GIVEN INFORMATION —
------------------------------------
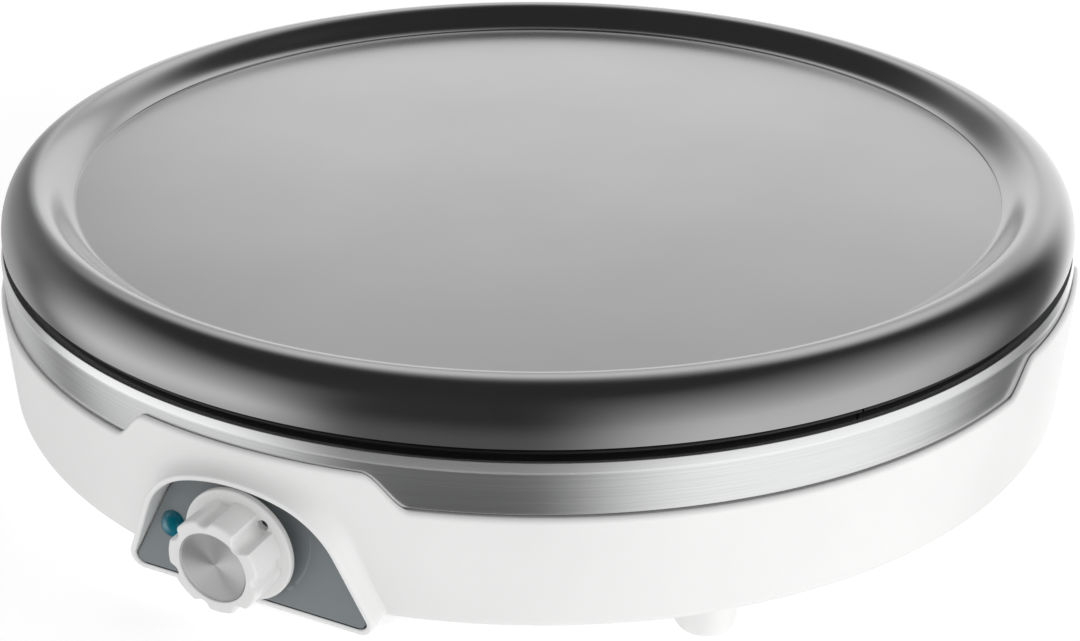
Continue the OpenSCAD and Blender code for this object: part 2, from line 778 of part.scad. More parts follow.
module base_plate() color("lightgray") difference() {
  translate([0, 0, base_plate_z - base_plate_t]) cylinder(h = base_plate_t, d = base_plate_d, $fn = fine);
  translate([0, 0, base_plate_z - base_plate_t - eps]) linear_extrude(height = base_plate_t + 2 * eps) {
    at_vents() translate([-vent_w / 2, -vent_len / 2]) square([vent_w, vent_len]);
    at_cover_screws() circle(d = cover_screw_d + 2 * slip, $fn = fine);
    at_pillars() circle(d = pillar_screw_d + 2 * slip, $fn = fine);
    translate([0, block_y]) circle(d = block_screw_d + 2 * slip, $fn = fine);
    translate([earth_x, 0]) circle(d = clip_screw_d + 2 * slip, $fn = fine);
  }
}

module base_plate_screws() color(sheet_colour) at_cover_screws()
  translate([0, 0, base_plate_z - base_plate_t]) screw(cover_screw_d - 2 * slip, cover_screw_len);

// ---------------------------------------------------------------------- feet

foot_edge_r = 4.1;
foot_cup_h = 3;
foot_screw_room = 3;
pad_t = pad_proud + foot_cup_h - screw_head_k * foot_screw_d;

foot_profile = concat(
  [[0, foot_cup_h + pad_proud], [pad_d / 2 + slip, foot_cup_h + pad_proud], [pad_d / 2 + slip, pad_proud]],
  reverse(arc([foot_low_d / 2 - foot_edge_r, pad_proud + foot_edge_r], foot_edge_r, 100, 180, 8)),
  [[foot_top_d / 2, foot_h], [0, foot_h]]
);

module feet() color("white") at_feet() difference() {
  rotate_extrude($fn = fine) polygon(foot_profile);
  cylinder(h = foot_h + eps, d = foot_screw_d + 2 * slip, $fn = fine);
}

module foot_screws() color(sheet_colour) at_feet() translate([0, 0, foot_cup_h + pad_proud])
  screw(foot_screw_d - 2 * slip, foot_h - foot_cup_h - pad_proud + foot_screw_len - foot_screw_room);

module foot_pads() color("gray") at_feet()
  cylinder(h = pad_t, d = pad_d, $fn = fine);

// -------------------------------------------------------------------- fascia

fascia_gap = 0.15;
hub_hole_d = 13;

module fascia() color([0.47, 0.5, 0.52]) difference() {
  intersection() {
    collar_prism(collar_t + fascia_gap);
    fascia_slab(0, fascia_t);
  }
  translate([0, 0, knob_z]) rod_y(hub_hole_d, -collar_dist, collar_dist - bracket_dist);
  at_lens() translate([0, 0, -fascia_t]) cylinder(h = 3 * fascia_t, d = barrel_d + 2 * play, $fn = fine);
}

// ---------------------------------------------------------------------- knob

hub_d = 11;
hub_stand = 2.4;
hub_end = fascia_dist + hub_stand;
knob_wall = 2;
knob_front = flange_dist + grip_len;
cap_seat = 1.6;
web_t = 2.4;
knob_back = flange_dist - flange_t;
spindle_front = knob_front - cap_seat - cap_t - web_t;

// Angle of each groove, clockwise from the top
function groove_angle(i) = pointer_a + i * 360 / grip_n;

// A frame at the knob's axis with +Z pointing out of the front, at distance dist
module at_knob(dist) translate([0, -dist, knob_z]) rotate([90, 0, 0]) children();

module grip_grooves() for (i = [0:grip_n - 1]) rotate(-groove_angle(i)) {
  translate([0, grip_d / 2 + groove_w / 2 - grip_groove, 0])
    cylinder(h = grip_len + eps, d = groove_w, $fn = fine);
  translate([-groove_w / 2, grip_d / 2 + groove_w / 2 - grip_groove, 0])
    cube([groove_w, groove_w, grip_len + eps]);
}

// D-shaped outline of the spindle or of the bore that takes it
module d_section(d, flat) difference() {
  circle(d = d, $fn = fine);
  translate([-d, d / 2 - flat]) square([2 * d, d]);
}

module control_knob() color("whitesmoke") difference() {
  union() {
    at_knob(knob_back) cylinder(h = flange_t, d = flange_d, $fn = fine);
    difference() {
      at_knob(knob_back) cylinder(h = flange_t + grip_len, d = grip_d, $fn = fine);
      at_knob(flange_dist) grip_grooves();
    }
    at_knob(hub_end) cylinder(h = knob_back - hub_end + eps, d = hub_d, $fn = fine);
  }
  at_knob(knob_back - eps) difference() {
    cylinder(h = knob_front - knob_back - cap_seat - cap_t - web_t,
      d = grip_d - 2 * grip_groove - 2 * knob_wall, $fn = fine);
    cylinder(h = through, d = hub_d, $fn = fine);
  }
  at_knob(hub_end - eps) linear_extrude(height = spindle_front - hub_end)
    d_section(spindle_d + 2 * slip, spindle_flat);
  at_knob(knob_front - cap_seat - cap_t)
    cylinder(h = cap_seat + cap_t + eps, d = cap_d + 2 * slip, $fn = fine);
  at_knob(knob_back - eps) rotate(-pointer_a)
    translate([0, grip_d / 2 - grip_groove + pointer_hole_d / 2 + slip, 0])
      cylinder(h = flange_t + 2 * eps, d = pointer_hole_d, $fn = fine);
}

cap_rim_w = 0.4;
cap_centre_d = 1;

module knob_cap() color(sheet_colour) at_knob(knob_front - cap_seat - cap_t) difference() {
  cylinder(h = cap_t + cap_dish, d = cap_d, $fn = fine);
  translate([0, 0, cap_t])
    cylinder(h = cap_dish + eps, d1 = cap_centre_d, d2 = cap_d - 2 * cap_rim_w, $fn = fine);
}

knob_clip_t = 0.5;
knob_clip_w = 4;
knob_clip_len = 10;
knob_clip_in = 1;

module knob_clip() color(sheet_colour) at_knob(hub_end + knob_clip_in)
  translate([-knob_clip_w / 2, spindle_d / 2 - spindle_flat - knob_clip_t - slip, 0])
    cube([knob_clip_w, knob_clip_t, knob_clip_len]);

// ---------------------------------------------------------------- thermostat

body_front = bracket_dist - bracket_t;
body_back = body_front - thermostat_len;
bush_len = 7;
bush_front = bracket_dist + bush_len;
bush_nut_h = 3.5;
bush_nut_w = 14;
spindle_depth = 13;
spindle_back = body_front - spindle_depth;
pin_gap = 0.7;
pin_front = spindle_back - pin_gap;
pin_proud = 5;
pin_back = body_back - pin_proud;
spindle_room = 0.4;

module thermostat_spindle() color(sheet_colour) {
  at_knob(hub_end) linear_extrude(height = spindle_front - hub_end - slip)
    d_section(spindle_d, spindle_flat + knob_clip_t + 2 * slip);
  at_knob(spindle_back) cylinder(h = hub_end - spindle_back, d = spindle_d, $fn = fine);
}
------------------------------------
GIVEN REQUEST —
Using the data above, output each line exactly.

TASK RESULT —
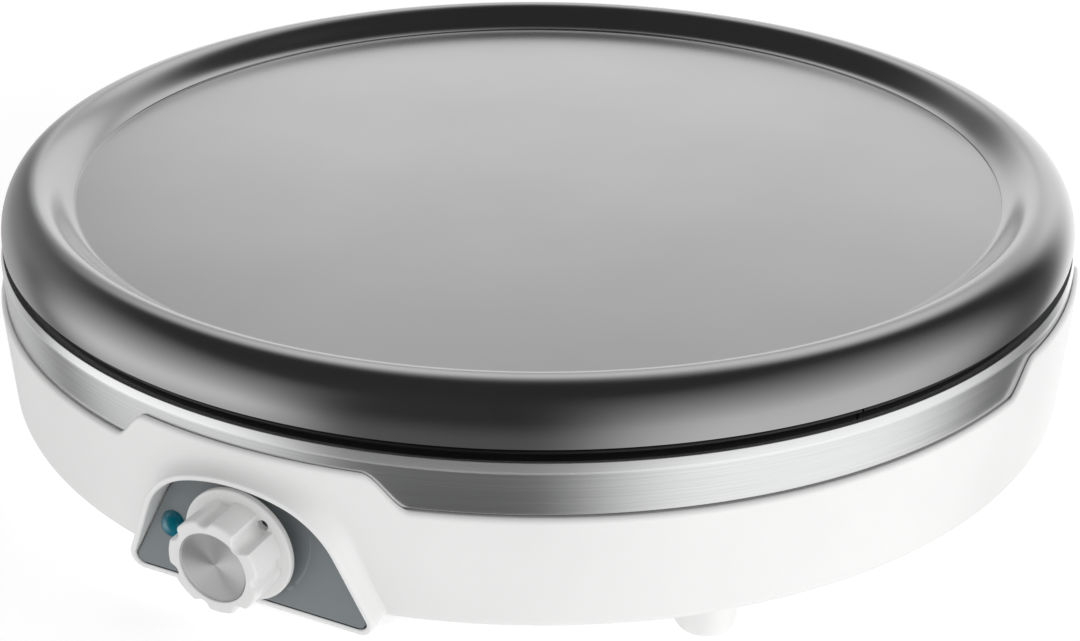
Continue the OpenSCAD and Blender code for this object: part 2, from line 778 of part.scad. More parts follow.
module base_plate() color("lightgray") difference() {
  translate([0, 0, base_plate_z - base_plate_t]) cylinder(h = base_plate_t, d = base_plate_d, $fn = fine);
  translate([0, 0, base_plate_z - base_plate_t - eps]) linear_extrude(height = base_plate_t + 2 * eps) {
    at_vents() translate([-vent_w / 2, -vent_len / 2]) square([vent_w, vent_len]);
    at_cover_screws() circle(d = cover_screw_d + 2 * slip, $fn = fine);
    at_pillars() circle(d = pillar_screw_d + 2 * slip, $fn = fine);
    translate([0, block_y]) circle(d = block_screw_d + 2 * slip, $fn = fine);
    translate([earth_x, 0]) circle(d = clip_screw_d + 2 * slip, $fn = fine);
  }
}

module base_plate_screws() color(sheet_colour) at_cover_screws()
  translate([0, 0, base_plate_z - base_plate_t]) screw(cover_screw_d - 2 * slip, cover_screw_len);

// ---------------------------------------------------------------------- feet

foot_edge_r = 4.1;
foot_cup_h = 3;
foot_screw_room = 3;
pad_t = pad_proud + foot_cup_h - screw_head_k * foot_screw_d;

foot_profile = concat(
  [[0, foot_cup_h + pad_proud], [pad_d / 2 + slip, foot_cup_h + pad_proud], [pad_d / 2 + slip, pad_proud]],
  reverse(arc([foot_low_d / 2 - foot_edge_r, pad_proud + foot_edge_r], foot_edge_r, 100, 180, 8)),
  [[foot_top_d / 2, foot_h], [0, foot_h]]
);

module feet() color("white") at_feet() difference() {
  rotate_extrude($fn = fine) polygon(foot_profile);
  cylinder(h = foot_h + eps, d = foot_screw_d + 2 * slip, $fn = fine);
}

module foot_screws() color(sheet_colour) at_feet() translate([0, 0, foot_cup_h + pad_proud])
  screw(foot_screw_d - 2 * slip, foot_h - foot_cup_h - pad_proud + foot_screw_len - foot_screw_room);

module foot_pads() color("gray") at_feet()
  cylinder(h = pad_t, d = pad_d, $fn = fine);

// -------------------------------------------------------------------- fascia

fascia_gap = 0.15;
hub_hole_d = 13;

module fascia() color([0.47, 0.5, 0.52]) difference() {
  intersection() {
    collar_prism(collar_t + fascia_gap);
    fascia_slab(0, fascia_t);
  }
  translate([0, 0, knob_z]) rod_y(hub_hole_d, -collar_dist, collar_dist - bracket_dist);
  at_lens() translate([0, 0, -fascia_t]) cylinder(h = 3 * fascia_t, d = barrel_d + 2 * play, $fn = fine);
}

// ---------------------------------------------------------------------- knob

hub_d = 11;
hub_stand = 2.4;
hub_end = fascia_dist + hub_stand;
knob_wall = 2;
knob_front = flange_dist + grip_len;
cap_seat = 1.6;
web_t = 2.4;
knob_back = flange_dist - flange_t;
spindle_front = knob_front - cap_seat - cap_t - web_t;

// Angle of each groove, clockwise from the top
function groove_angle(i) = pointer_a + i * 360 / grip_n;

// A frame at the knob's axis with +Z pointing out of the front, at distance dist
module at_knob(dist) translate([0, -dist, knob_z]) rotate([90, 0, 0]) children();

module grip_grooves() for (i = [0:grip_n - 1]) rotate(-groove_angle(i)) {
  translate([0, grip_d / 2 + groove_w / 2 - grip_groove, 0])
    cylinder(h = grip_len + eps, d = groove_w, $fn = fine);
  translate([-groove_w / 2, grip_d / 2 + groove_w / 2 - grip_groove, 0])
    cube([groove_w, groove_w, grip_len + eps]);
}

// D-shaped outline of the spindle or of the bore that takes it
module d_section(d, flat) difference() {
  circle(d = d, $fn = fine);
  translate([-d, d / 2 - flat]) square([2 * d, d]);
}

module control_knob() color("whitesmoke") difference() {
  union() {
    at_knob(knob_back) cylinder(h = flange_t, d = flange_d, $fn = fine);
    difference() {
      at_knob(knob_back) cylinder(h = flange_t + grip_len, d = grip_d, $fn = fine);
      at_knob(flange_dist) grip_grooves();
    }
    at_knob(hub_end) cylinder(h = knob_back - hub_end + eps, d = hub_d, $fn = fine);
  }
  at_knob(knob_back - eps) difference() {
    cylinder(h = knob_front - knob_back - cap_seat - cap_t - web_t,
      d = grip_d - 2 * grip_groove - 2 * knob_wall, $fn = fine);
    cylinder(h = through, d = hub_d, $fn = fine);
  }
  at_knob(hub_end - eps) linear_extrude(height = spindle_front - hub_end)
    d_section(spindle_d + 2 * slip, spindle_flat);
  at_knob(knob_front - cap_seat - cap_t)
    cylinder(h = cap_seat + cap_t + eps, d = cap_d + 2 * slip, $fn = fine);
  at_knob(knob_back - eps) rotate(-pointer_a)
    translate([0, grip_d / 2 - grip_groove + pointer_hole_d / 2 + slip, 0])
      cylinder(h = flange_t + 2 * eps, d = pointer_hole_d, $fn = fine);
}

cap_rim_w = 0.4;
cap_centre_d = 1;

module knob_cap() color(sheet_colour) at_knob(knob_front - cap_seat - cap_t) difference() {
  cylinder(h = cap_t + cap_dish, d = cap_d, $fn = fine);
  translate([0, 0, cap_t])
    cylinder(h = cap_dish + eps, d1 = cap_centre_d, d2 = cap_d - 2 * cap_rim_w, $fn = fine);
}

knob_clip_t = 0.5;
knob_clip_w = 4;
knob_clip_len = 10;
knob_clip_in = 1;

module knob_clip() color(sheet_colour) at_knob(hub_end + knob_clip_in)
  translate([-knob_clip_w / 2, spindle_d / 2 - spindle_flat - knob_clip_t - slip, 0])
    cube([knob_clip_w, knob_clip_t, knob_clip_len]);

// ---------------------------------------------------------------- thermostat

body_front = bracket_dist - bracket_t;
body_back = body_front - thermostat_len;
bush_len = 7;
bush_front = bracket_dist + bush_len;
bush_nut_h = 3.5;
bush_nut_w = 14;
spindle_depth = 13;
spindle_back = body_front - spindle_depth;
pin_gap = 0.7;
pin_front = spindle_back - pin_gap;
pin_proud = 5;
pin_back = body_back - pin_proud;
spindle_room = 0.4;

module thermostat_spindle() color(sheet_colour) {
  at_knob(hub_end) linear_extrude(height = spindle_front - hub_end - slip)
    d_section(spindle_d, spindle_flat + knob_clip_t + 2 * slip);
  at_knob(spindle_back) cylinder(h = hub_end - spindle_back, d = spindle_d, $fn = fine);
}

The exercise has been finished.